Do people in long-term comas grow old?

Have there been any instances of children in long term comas growing up, growing bigger and older?

Or adults reaching senility?

Does the body just grow as normal, or are there differences?

People in comas grow older just as ‘normal’ people do. A coma is merely a mental state (like sleeping except you’re not asleep). Other than that the body continues just as it would were the person conscious.

As for becoming senile I don’t know how or even if that could be determined given the ‘unconscious’ (I know that isn’t exactly correct) state.

As an aside to people in comas sleep? By hooking them up to an EEG can it be determined that there is an ‘awake’ coma and an ‘asleep’ coma?

Yes. Read Awakenings by Oliver Sacks. Although that wasn’t so much a coma as a variant of Parkinson’s.

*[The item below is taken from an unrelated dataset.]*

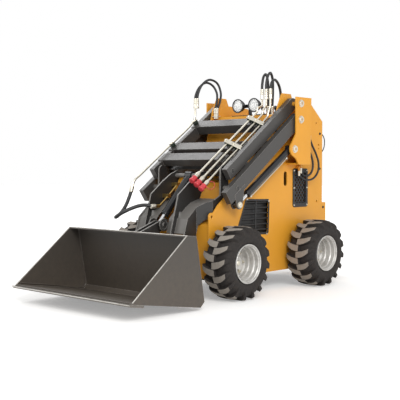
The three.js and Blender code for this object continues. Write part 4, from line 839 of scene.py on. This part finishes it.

And there is this poor girl: http://abcnews.go.com/sections/us/DailyNews/santo000807.html

In a coma, muscles atrophy, so I’d think that there would be abnormalities.

What’s the longest anyone has ever been in a coma and then awakened?

Can you imagine watching your daughter grow from a toddler to an adult while lying, unmoving, in a hospital bed?
I can’t.

Ooh, I’m gonna keep an eye on this thread… I’ve been developing an idea for a script in which a pre-pubescent girl is put into a coma, comes out of it when she’s into her 20’s (miraculously, without significant physical damage to her brain), and learns how to cope with this, in essence, instant adulthood.

SPOOFE, Hollywood depictions (like the Dead Zone) aside, it seldom happens that someone who’s been in a coma for an extended period of time recovers without substantial mental deficits. It’s not my field, so I won’t say it never happens, but you should do some research before you make this a central part of your plot.

SPOOFE, there was a book I read as a youngster, by like Christopher Pike or somebody, in which this girl was put into a coma when her mother was killed. She then awakes at age seventeen or so, completely weirded out by her adult status.

And in kind of a deus ad machina (i know, i know- whatever), she was in a weird coma, where she could be led around and aided in basic hygiene- and movement-based activities (so but she could walk and everything when she woke up).

jb

I read a book somewhat like this. It was called The Other Side of Dark, and was written by Joan Lowery Nixon. It involved a girl going into a coma when she was maybe 12 or 13, and waking up when she was 16 or 17. So not exactly pre-pubescent, but she had some issues to deal with.

that’s the book! it was the boyfriend, right?

jb

Also of interest is Between the Darkness and the Dawn, a 1985 made-for-TV movie. It starred Elizabeth Montgomery as a woman who goes into a coma at the age of 17, and awakes one day decades later, unaware that time has elapsed. I recall that the scene where her mother explains that her little sister got married and moved away, and that she is now in her 30s (or 40s?), is pretty riveting. A good deal of the plot centered around how the man her sister married had been Montgomery’s “steady” at the time she slipped into the coma. There is also, of course, a bit about how she can’t believe that the star of Death Valley Days was elected President.

The story was fictional. Similar issues are dealt with in Ira Levin’s novel Son of Rosemary, his rather disappointing sequel to Rosemary’s Baby. It starts out with Rosemary awakening after decades in a coma, and learning that her son is now an international celebrity. She then has to figure out if he is really the heroic do-gooder he is taken to be, or if it is all a diabolical pose.